> _Request_
Give the lines of the material verbatim, from the first line to the line with "door's front face.", including both.

++++++++++

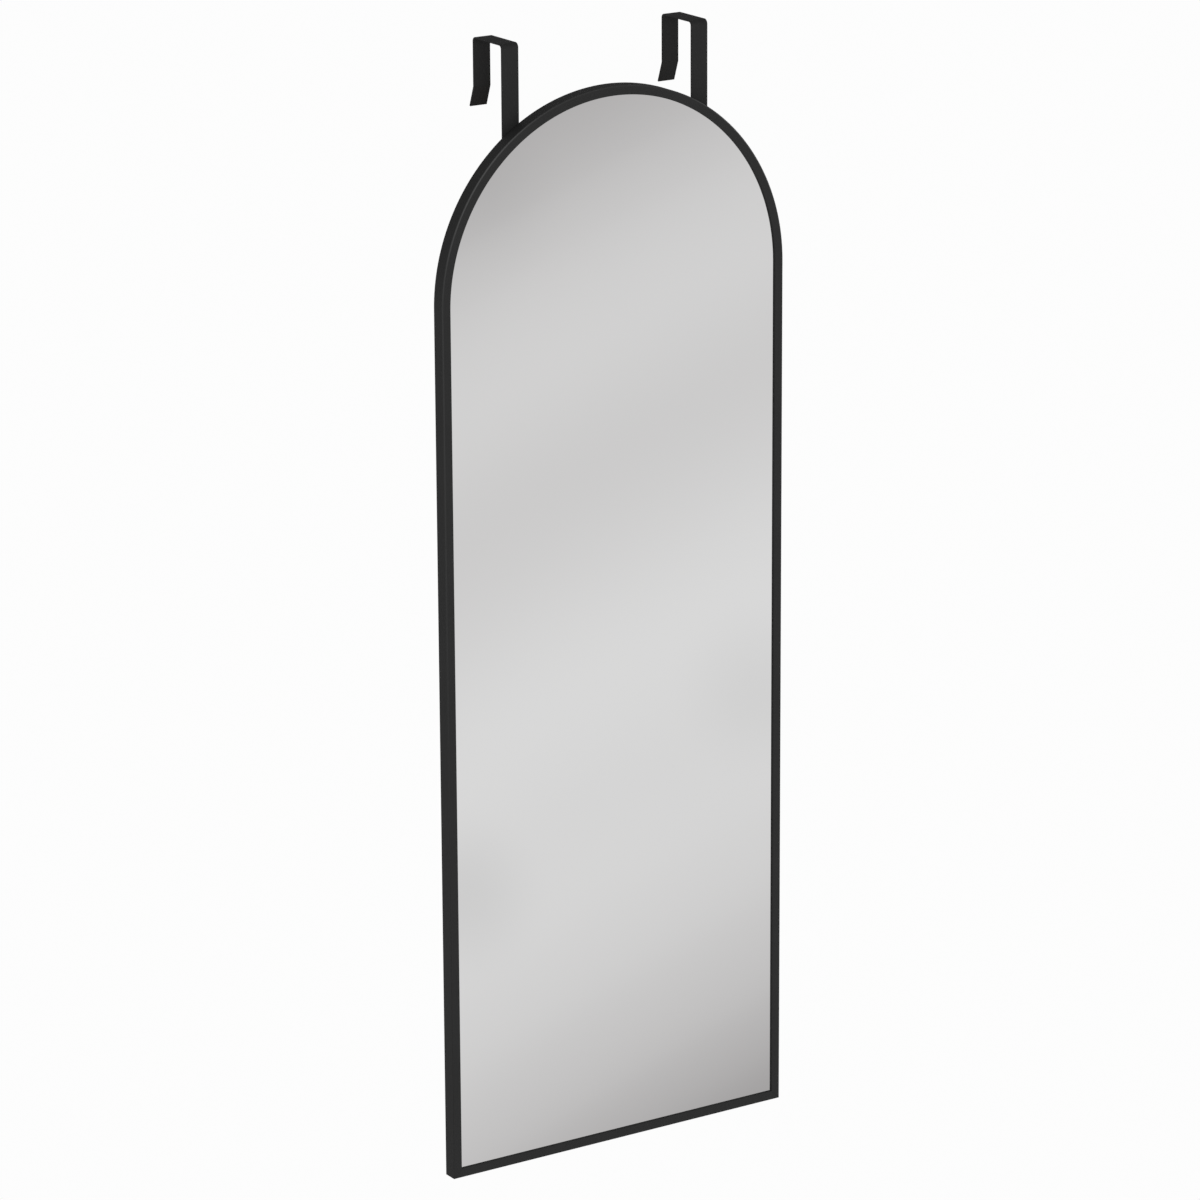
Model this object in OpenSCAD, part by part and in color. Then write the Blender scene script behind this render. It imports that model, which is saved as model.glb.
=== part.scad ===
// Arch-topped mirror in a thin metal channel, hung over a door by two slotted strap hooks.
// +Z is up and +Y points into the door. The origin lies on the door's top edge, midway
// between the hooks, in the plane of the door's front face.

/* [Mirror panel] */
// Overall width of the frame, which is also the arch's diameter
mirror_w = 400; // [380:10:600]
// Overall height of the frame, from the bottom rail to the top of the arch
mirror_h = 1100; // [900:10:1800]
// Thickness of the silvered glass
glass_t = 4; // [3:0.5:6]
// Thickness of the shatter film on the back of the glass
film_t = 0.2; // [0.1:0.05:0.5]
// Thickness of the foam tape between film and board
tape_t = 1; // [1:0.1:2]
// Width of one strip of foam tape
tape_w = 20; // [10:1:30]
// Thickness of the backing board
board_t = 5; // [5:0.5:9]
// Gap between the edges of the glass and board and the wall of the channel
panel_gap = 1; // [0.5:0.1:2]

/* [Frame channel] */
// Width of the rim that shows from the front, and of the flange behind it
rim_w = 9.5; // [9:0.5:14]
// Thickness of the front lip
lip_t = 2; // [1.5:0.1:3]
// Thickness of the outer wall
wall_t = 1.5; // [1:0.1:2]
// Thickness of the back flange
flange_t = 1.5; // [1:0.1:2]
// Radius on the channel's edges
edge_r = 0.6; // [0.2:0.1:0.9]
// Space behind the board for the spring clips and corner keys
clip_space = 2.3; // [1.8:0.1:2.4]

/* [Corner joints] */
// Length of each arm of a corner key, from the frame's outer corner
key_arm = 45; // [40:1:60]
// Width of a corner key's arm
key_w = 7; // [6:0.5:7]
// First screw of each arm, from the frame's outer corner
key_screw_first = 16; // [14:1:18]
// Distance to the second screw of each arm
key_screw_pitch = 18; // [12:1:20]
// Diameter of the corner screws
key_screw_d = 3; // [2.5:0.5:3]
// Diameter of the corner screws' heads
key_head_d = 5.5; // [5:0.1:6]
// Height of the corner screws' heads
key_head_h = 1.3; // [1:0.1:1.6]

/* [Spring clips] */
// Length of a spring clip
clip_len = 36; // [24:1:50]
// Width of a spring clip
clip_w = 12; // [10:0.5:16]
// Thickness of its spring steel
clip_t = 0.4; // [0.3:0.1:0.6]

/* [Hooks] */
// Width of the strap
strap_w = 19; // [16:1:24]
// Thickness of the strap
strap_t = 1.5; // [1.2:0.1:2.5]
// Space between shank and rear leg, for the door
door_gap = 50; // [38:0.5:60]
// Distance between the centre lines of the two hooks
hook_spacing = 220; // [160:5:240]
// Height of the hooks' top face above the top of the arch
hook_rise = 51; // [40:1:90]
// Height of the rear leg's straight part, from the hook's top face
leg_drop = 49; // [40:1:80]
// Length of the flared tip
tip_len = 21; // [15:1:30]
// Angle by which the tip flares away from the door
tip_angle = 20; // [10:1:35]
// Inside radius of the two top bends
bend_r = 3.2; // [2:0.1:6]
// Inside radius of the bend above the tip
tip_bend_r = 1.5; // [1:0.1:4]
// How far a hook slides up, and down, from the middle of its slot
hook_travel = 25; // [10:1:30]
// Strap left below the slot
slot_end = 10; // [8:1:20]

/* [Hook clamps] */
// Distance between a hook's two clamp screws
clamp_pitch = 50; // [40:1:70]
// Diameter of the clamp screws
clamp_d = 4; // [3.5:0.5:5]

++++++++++

> _Task output_
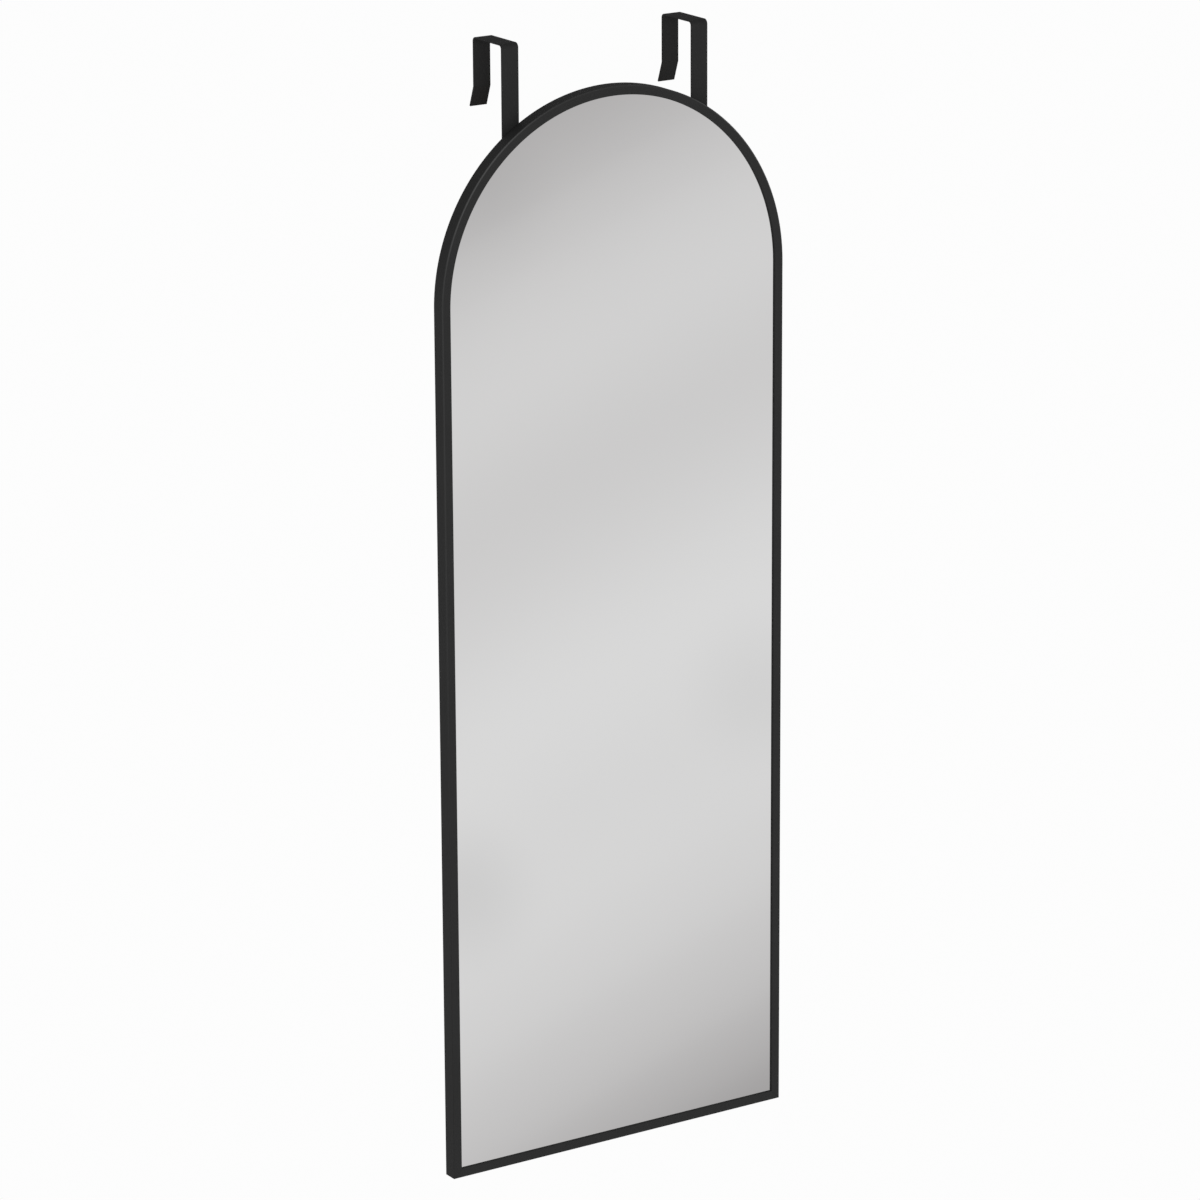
Model this object in OpenSCAD, part by part and in color. Then write the Blender scene script behind this render. It imports that model, which is saved as model.glb.
=== part.scad ===
// Arch-topped mirror in a thin metal channel, hung over a door by two slotted strap hooks.
// +Z is up and +Y points into the door. The origin lies on the door's top edge, midway
// between the hooks, in the plane of the door's front face.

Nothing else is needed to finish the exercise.